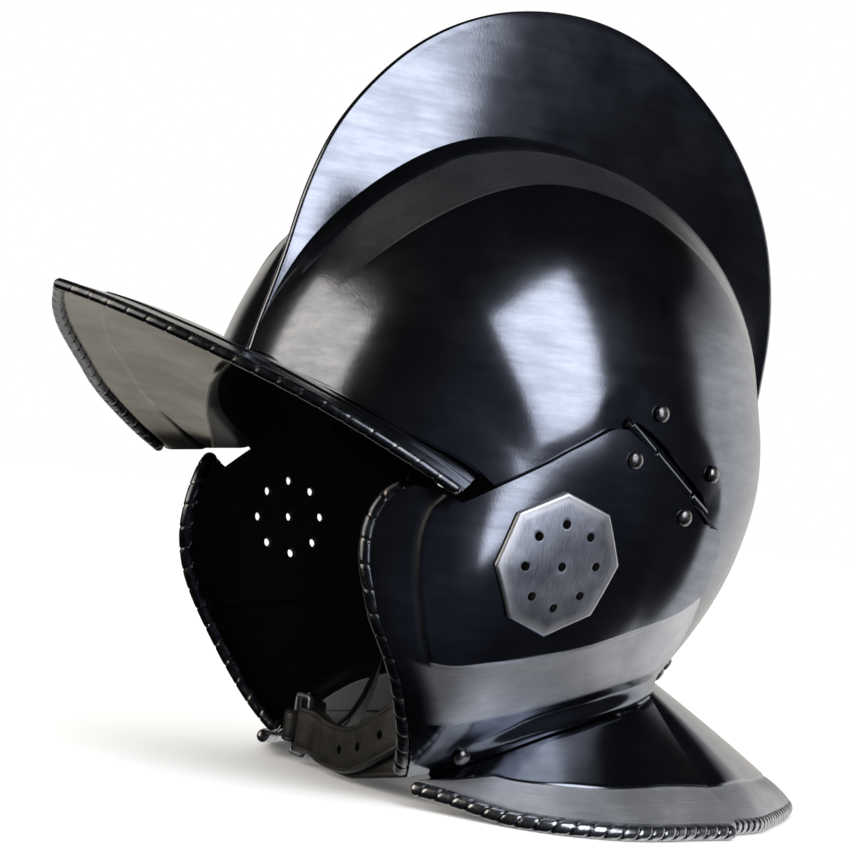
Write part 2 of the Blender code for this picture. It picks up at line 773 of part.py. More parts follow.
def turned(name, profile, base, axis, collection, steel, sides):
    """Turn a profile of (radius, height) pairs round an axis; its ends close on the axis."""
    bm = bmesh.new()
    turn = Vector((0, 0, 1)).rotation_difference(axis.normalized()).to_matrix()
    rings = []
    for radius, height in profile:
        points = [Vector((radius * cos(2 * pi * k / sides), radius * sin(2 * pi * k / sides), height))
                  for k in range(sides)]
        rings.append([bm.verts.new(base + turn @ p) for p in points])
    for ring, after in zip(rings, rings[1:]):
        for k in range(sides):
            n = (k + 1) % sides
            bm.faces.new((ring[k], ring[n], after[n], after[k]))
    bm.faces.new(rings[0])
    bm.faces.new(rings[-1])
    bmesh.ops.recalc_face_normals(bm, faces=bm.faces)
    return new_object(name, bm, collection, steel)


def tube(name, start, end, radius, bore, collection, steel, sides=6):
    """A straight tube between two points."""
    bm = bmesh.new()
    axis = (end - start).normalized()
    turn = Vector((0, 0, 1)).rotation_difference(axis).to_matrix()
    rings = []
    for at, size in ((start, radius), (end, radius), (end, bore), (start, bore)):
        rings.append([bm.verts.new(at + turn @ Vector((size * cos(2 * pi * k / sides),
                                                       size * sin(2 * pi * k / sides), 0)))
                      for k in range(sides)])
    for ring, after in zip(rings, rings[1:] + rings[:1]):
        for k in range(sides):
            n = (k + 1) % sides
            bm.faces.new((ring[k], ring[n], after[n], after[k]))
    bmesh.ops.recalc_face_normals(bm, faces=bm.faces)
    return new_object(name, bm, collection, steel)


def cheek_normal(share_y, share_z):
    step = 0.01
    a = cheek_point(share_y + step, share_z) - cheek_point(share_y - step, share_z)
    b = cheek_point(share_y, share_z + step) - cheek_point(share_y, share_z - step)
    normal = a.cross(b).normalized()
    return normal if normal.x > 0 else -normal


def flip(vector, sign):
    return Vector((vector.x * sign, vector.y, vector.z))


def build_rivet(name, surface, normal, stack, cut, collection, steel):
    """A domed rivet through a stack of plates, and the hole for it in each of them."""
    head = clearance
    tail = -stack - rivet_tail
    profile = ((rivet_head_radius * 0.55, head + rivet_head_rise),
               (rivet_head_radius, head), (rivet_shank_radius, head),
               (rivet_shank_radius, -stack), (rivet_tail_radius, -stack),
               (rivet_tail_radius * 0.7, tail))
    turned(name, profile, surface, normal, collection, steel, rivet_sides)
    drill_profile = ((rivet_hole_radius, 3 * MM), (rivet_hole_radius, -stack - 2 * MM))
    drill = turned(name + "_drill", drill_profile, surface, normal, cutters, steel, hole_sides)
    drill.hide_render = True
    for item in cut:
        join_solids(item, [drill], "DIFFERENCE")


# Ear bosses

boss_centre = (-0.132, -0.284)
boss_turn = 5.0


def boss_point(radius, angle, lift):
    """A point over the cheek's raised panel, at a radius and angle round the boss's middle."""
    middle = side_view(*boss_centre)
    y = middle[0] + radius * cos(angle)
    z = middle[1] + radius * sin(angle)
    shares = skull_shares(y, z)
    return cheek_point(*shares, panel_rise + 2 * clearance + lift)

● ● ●

Exercise aim: Restate the whole listing exactly.

Solution:
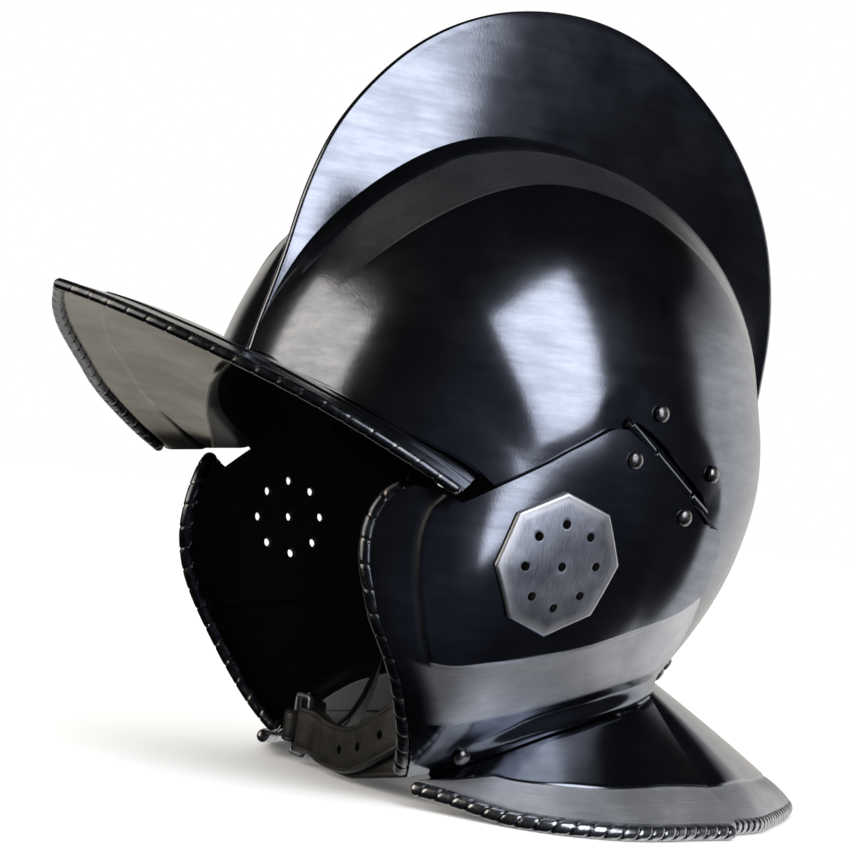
Write part 2 of the Blender code for this picture. It picks up at line 773 of part.py. More parts follow.
def turned(name, profile, base, axis, collection, steel, sides):
    """Turn a profile of (radius, height) pairs round an axis; its ends close on the axis."""
    bm = bmesh.new()
    turn = Vector((0, 0, 1)).rotation_difference(axis.normalized()).to_matrix()
    rings = []
    for radius, height in profile:
        points = [Vector((radius * cos(2 * pi * k / sides), radius * sin(2 * pi * k / sides), height))
                  for k in range(sides)]
        rings.append([bm.verts.new(base + turn @ p) for p in points])
    for ring, after in zip(rings, rings[1:]):
        for k in range(sides):
            n = (k + 1) % sides
            bm.faces.new((ring[k], ring[n], after[n], after[k]))
    bm.faces.new(rings[0])
    bm.faces.new(rings[-1])
    bmesh.ops.recalc_face_normals(bm, faces=bm.faces)
    return new_object(name, bm, collection, steel)


def tube(name, start, end, radius, bore, collection, steel, sides=6):
    """A straight tube between two points."""
    bm = bmesh.new()
    axis = (end - start).normalized()
    turn = Vector((0, 0, 1)).rotation_difference(axis).to_matrix()
    rings = []
    for at, size in ((start, radius), (end, radius), (end, bore), (start, bore)):
        rings.append([bm.verts.new(at + turn @ Vector((size * cos(2 * pi * k / sides),
                                                       size * sin(2 * pi * k / sides), 0)))
                      for k in range(sides)])
    for ring, after in zip(rings, rings[1:] + rings[:1]):
        for k in range(sides):
            n = (k + 1) % sides
            bm.faces.new((ring[k], ring[n], after[n], after[k]))
    bmesh.ops.recalc_face_normals(bm, faces=bm.faces)
    return new_object(name, bm, collection, steel)


def cheek_normal(share_y, share_z):
    step = 0.01
    a = cheek_point(share_y + step, share_z) - cheek_point(share_y - step, share_z)
    b = cheek_point(share_y, share_z + step) - cheek_point(share_y, share_z - step)
    normal = a.cross(b).normalized()
    return normal if normal.x > 0 else -normal


def flip(vector, sign):
    return Vector((vector.x * sign, vector.y, vector.z))


def build_rivet(name, surface, normal, stack, cut, collection, steel):
    """A domed rivet through a stack of plates, and the hole for it in each of them."""
    head = clearance
    tail = -stack - rivet_tail
    profile = ((rivet_head_radius * 0.55, head + rivet_head_rise),
               (rivet_head_radius, head), (rivet_shank_radius, head),
               (rivet_shank_radius, -stack), (rivet_tail_radius, -stack),
               (rivet_tail_radius * 0.7, tail))
    turned(name, profile, surface, normal, collection, steel, rivet_sides)
    drill_profile = ((rivet_hole_radius, 3 * MM), (rivet_hole_radius, -stack - 2 * MM))
    drill = turned(name + "_drill", drill_profile, surface, normal, cutters, steel, hole_sides)
    drill.hide_render = True
    for item in cut:
        join_solids(item, [drill], "DIFFERENCE")


# Ear bosses

boss_centre = (-0.132, -0.284)
boss_turn = 5.0


def boss_point(radius, angle, lift):
    """A point over the cheek's raised panel, at a radius and angle round the boss's middle."""
    middle = side_view(*boss_centre)
    y = middle[0] + radius * cos(angle)
    z = middle[1] + radius * sin(angle)
    shares = skull_shares(y, z)
    return cheek_point(*shares, panel_rise + 2 * clearance + lift)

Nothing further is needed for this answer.